First navigate to your bus output directory. Your folder should contain the following items:
$ cd bus_output/
$ ls -1
matrix.ec
output.bus
run_info.json
transcripts.txt
4a. Correct the barcodes in the busfile with bustools correct
and the whitelist.txt
This makes a corrected bus file output.correct.bus
$ bustools correct -w ../10xv2_whitelist.txt -o output.correct.bus output.bus
Found 737280 barcodes in the whitelist
Number of hamming dist 1 barcodes = 20550336
Processed 3431849 bus records
In whitelist = 3281671
Corrected = 36927
Uncorrected = 113251
4b. Sort the busfile with bustools sort
This makes a sorted bus file output.correct.sort.bus
. This step cannot be skipped. Sorting takes BUS records that are the same and rearranges them into one BUS record with multiplicity column indicating how many times those records were seen. Note that this is different than UMI collapsing and serves the purpose of making the bus file smaller and making UMI counting more efficient.
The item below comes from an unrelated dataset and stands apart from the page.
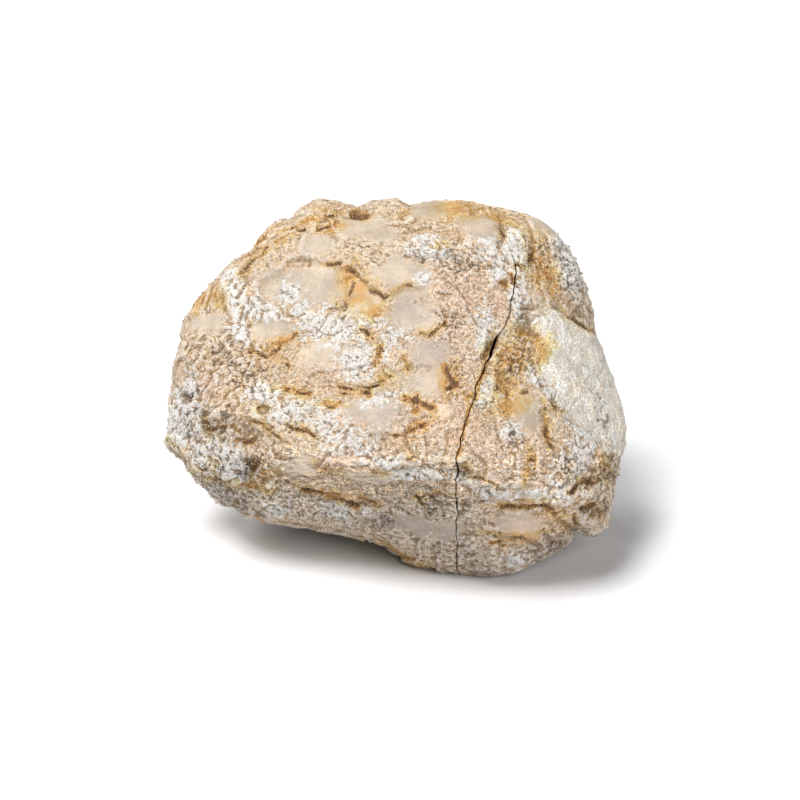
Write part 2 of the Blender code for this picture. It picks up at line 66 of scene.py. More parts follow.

$ bustools sort -t 4 -o output.correct.sort.bus output.correct.bus
Read in 3318598 number of busrecords
4c. Count the UMIs in the busfile with bustools count
and the transcripts_to_genes.txt
For organization first make the following two folders:
$ mkdir eqcount
$ mkdir genecount
To make the Transcript Compatibility Count (TCC) Matrix we want the default output of bustools count
$ bustools count -o eqcount/tcc -g ../transcripts_to_genes.txt -e matrix.ec -t transcripts.txt output.correct.sort.bus
bad counts = 0, rescued =38627, compacted = 65899
To make the Gene Count Matrix we need to give it the --genecounts
option
$ bustools count -o genecount/gene -g ../transcripts_to_genes.txt -e matrix.ec -t transcripts.txt --genecounts output.correct.sort.bus
bad counts = 0, rescued =0, compacted = 0
Bustools will output the matrices in .mtx
format, and gene names in a file ending as .genes.txt
and barcodes in a file ending with .barcodes.txt
. These can then be loaded into python or R for further analysis.
Results
After using bustools
to correct, sort and count the entries in the BUS file, your files should be structured like this:
kallisto_bustools_getting_started/
├── bus_output
│ ├── eqclass
│ │ ├── tcc.barcodes.txt
│ │ ├── tcc.ec.txt
│ │ └── tcc.mtx
│ ├── genecount
│ │ ├── gene.barcodes.txt
│ │ ├── gene.genes.txt
│ │ └── gene.mtx
│ ├── matrix.ec
│ ├── output.bus
│ ├── output.correct.bus
│ ├── output.correct.sort.bus
│ ├── run_info.json
│ └── transcripts.txt
├── Mus_musculus.GRCm38.96.gtf
├── Mus_musculus.GRCm38.cdna.all.fa
├── Mus_musculus.GRCm38.cdna.all.idx
├── SRR8599150_S1_L001_I1_001.fastq.gz
├── SRR8599150_S1_L001_R1_001.fastq.gz
├── SRR8599150_S1_L001_R2_001.fastq.gz
├── t2g.py
├── transcripts_to_genes.txt
└── 10xv2_whitelist.txt
3 directories, 20 files
5. Load and analyze the matrices with python/R
Analysis of matrices with python: python-notebook
Analysis of matrices with R: R-notebook
Other useful tutorial notebooks on the BUStools repository include the 10x_hgmm_100 notebook which details the analysis of a small, and therefore easily downloadable dataset. Links to other tutorial notebooks are posted on the BUStools python notebook website and the BUStools R notebook website.